■ Challenge: Look through the listing for the word "materials". Copy each line that has it.

■ Data listing:

++++++++

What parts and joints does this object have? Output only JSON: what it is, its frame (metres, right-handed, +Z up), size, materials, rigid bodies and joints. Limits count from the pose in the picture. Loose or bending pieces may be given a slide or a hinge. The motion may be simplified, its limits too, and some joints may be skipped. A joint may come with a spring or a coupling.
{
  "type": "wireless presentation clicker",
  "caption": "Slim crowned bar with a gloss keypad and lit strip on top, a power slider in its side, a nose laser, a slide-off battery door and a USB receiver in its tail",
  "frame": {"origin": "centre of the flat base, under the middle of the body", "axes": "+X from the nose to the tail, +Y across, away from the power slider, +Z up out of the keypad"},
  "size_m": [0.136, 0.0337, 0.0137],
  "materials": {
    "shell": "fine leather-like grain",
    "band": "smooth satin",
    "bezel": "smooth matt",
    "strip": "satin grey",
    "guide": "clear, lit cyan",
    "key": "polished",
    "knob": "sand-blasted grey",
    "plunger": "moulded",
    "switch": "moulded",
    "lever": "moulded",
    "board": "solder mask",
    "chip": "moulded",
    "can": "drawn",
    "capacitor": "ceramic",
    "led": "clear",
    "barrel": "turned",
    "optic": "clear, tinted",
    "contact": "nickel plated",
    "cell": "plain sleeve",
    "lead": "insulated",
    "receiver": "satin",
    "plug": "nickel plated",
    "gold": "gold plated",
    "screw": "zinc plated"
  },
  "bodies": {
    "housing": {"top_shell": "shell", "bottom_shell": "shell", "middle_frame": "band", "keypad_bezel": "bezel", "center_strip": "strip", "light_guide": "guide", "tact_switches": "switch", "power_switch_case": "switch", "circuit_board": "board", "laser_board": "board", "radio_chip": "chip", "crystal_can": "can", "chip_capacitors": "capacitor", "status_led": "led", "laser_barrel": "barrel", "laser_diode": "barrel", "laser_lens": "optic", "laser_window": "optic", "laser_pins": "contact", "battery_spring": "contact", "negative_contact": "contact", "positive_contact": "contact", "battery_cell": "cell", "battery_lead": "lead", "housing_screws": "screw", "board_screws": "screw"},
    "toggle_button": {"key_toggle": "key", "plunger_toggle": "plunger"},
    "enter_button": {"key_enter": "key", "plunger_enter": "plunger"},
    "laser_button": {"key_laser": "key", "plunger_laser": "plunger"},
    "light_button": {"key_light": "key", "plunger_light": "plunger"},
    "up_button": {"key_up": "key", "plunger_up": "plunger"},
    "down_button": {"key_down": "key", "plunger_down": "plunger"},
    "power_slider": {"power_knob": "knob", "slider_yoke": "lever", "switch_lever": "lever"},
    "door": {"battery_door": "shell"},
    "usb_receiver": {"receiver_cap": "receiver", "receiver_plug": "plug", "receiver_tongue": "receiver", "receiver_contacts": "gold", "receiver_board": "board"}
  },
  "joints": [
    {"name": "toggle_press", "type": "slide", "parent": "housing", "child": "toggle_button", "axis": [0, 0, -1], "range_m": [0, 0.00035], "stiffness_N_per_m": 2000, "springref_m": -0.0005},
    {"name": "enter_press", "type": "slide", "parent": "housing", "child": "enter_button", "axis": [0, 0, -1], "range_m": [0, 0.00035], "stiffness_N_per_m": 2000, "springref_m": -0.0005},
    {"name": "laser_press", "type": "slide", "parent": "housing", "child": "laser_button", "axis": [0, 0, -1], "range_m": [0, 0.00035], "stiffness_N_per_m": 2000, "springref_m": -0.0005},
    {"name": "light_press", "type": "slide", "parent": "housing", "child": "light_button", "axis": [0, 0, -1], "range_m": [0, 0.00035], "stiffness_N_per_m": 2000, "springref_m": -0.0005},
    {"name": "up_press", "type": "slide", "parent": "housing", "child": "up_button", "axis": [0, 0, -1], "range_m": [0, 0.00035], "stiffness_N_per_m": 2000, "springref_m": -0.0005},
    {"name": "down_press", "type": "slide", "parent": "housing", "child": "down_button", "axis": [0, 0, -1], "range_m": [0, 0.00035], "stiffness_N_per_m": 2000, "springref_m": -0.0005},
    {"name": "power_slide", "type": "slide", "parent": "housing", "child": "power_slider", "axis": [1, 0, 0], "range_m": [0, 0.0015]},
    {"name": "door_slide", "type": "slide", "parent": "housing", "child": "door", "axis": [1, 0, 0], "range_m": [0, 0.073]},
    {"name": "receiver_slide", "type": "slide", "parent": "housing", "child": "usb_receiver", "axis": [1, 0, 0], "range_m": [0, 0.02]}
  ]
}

++++++++

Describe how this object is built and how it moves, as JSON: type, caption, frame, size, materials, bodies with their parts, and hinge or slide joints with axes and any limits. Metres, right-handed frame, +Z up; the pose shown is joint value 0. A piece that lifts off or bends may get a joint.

++++++++

■ Result of the task:
What parts and joints does this object have? Output only JSON: what it is, its frame (metres, right-handed, +Z up), size, materials, rigid bodies and joints. Limits count from the pose in the picture. Loose or bending pieces may be given a slide or a hinge. The motion may be simplified, its limits too, and some joints may be skipped. A joint may come with a spring or a coupling.
  "materials": {
Describe how this object is built and how it moves, as JSON: type, caption, frame, size, materials, bodies with their parts, and hinge or slide joints with axes and any limits. Metres, right-handed frame, +Z up; the pose shown is joint value 0. A piece that lifts off or bends may get a joint.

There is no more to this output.